I'll go with the sports world being fickle. The reactions to the Patriots' perfect season have been incredibly wide ranging. About the only conclusion I've been able to draw is that pretty much everyone outside of Patriots Nation -- especially fans of opponents on the wrong end of those many blowouts -- has a common resentment toward their success, which is totally understandable. I've said it before and I'll say it again: Fans need a team that they love to hate every bit as much as one that they love to love.

The Patriots are the last team I would consider to have an identity crisis. They know precisely who and what they're about. They're a top-quality team that sets the highest performance standards for themselves. The head coach isn't the only one setting those standards. The players expect excellence from each other and apply internal pressure accordingly. That's the biggest reason the Pats have been able to maintain the incredible focus necessary to keep winning, whether by a lopsided margin or in the final seconds.

Question: Even though Kerry Collins cost us a shot at the playoffs last year, he showed that his style fits well with a running attack, much more so than Vince Young this season. With the stellar defense and running attack that they have this year, would the Titans would have a better shot with Collins as the starter, given that he has a much better arm as far as accuracy on the deep ball? -- Jonathan D.

No. Young is the Titans' best quarterback, hands down, and I firmly believe that he will go on to have a highly successful career.

The very reasons you said the Titans might be better off with Collins (a strong defense and rushing attack) are the same reasons that they can win with Young. Although Young has had his struggles, the biggest reason for Tennessee's three-game losing streak was the absence of their best defensive player, Albert Haynesworth, due to a hamstring injury. Receivers who have dropped several perfectly thrown passes also haven't helped Young, who, by the way, has a much better arm than you might think.

Also, Young's mobility and game-breaking running -- dimensions that Collins and most other quarterbacks don't provide -- make the Titans' offense that much more potent.
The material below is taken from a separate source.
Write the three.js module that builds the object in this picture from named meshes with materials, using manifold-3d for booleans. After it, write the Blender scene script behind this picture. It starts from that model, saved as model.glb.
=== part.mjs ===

Question: I just read your article that included your thoughts on the 6-6 teams. I agree the Vikings seem like a viable wild-card team, but earlier in the season they seemed to be struggling to defend the pass. Do you think they have really improved in that area, or has their pass rush simply been so good that it's covering for their weak defensive backs? Also, what is your opinion of Tarvaris Jackson? He seems to have all the physical tools; any insight on whether the mental part of his game will keep improving? -- Mark Turner, Rochester, MI

It's quite possible that their pass rush has helped mask some of the shortcomings of their secondary, which isn't necessarily a terrible thing. Sure, you would prefer that all areas of your defense be equally strong, but in an era when teams struggle to keep quality players and build solid depth, that isn't always possible.

I've always believed that it is easier to overcome a weak secondary with a strong pass rush than it is to overcome a weak pass rush with a strong secondary. As tight as your coverage might be, a quarterback who isn't facing much pressure is bound to find an open receiver. That doesn't tend to happen as often with a quarterback who is regularly hurried or who winds up on his back. Most coaches and general managers will tell you that, when constructing a defense, the first building block is a top-flight pass-rusher.

On Jackson, I like the progress he is making. He was solid in the Vikings' big Week 13 win over the Lions, doing his share to complement the dynamic rushing duo of Adrian Peterson and Chester Taylor. Jackson is still in the early stages of development, and I think the mental aspects of his game will continue to improve as he continues to play.

His greatest challenge, which is the same that all young quarterbacks face, is to learn to trust his playmakers to make something happen after the catch rather than looking to make plays on his own by trying to force passes into places he shouldn't. The 49ers won't make that challenge any easier because their talented cornerbacks -- Walt Harris and Nate Clements -- should be able to keep Bobby Wade and Sidney Rice in check. Consequently, it would make sense for Jackson to make an extra effort to get the ball into the hands of Peterson, Taylor, and tight end Visanthe Shiancoe on short and intermediate throws.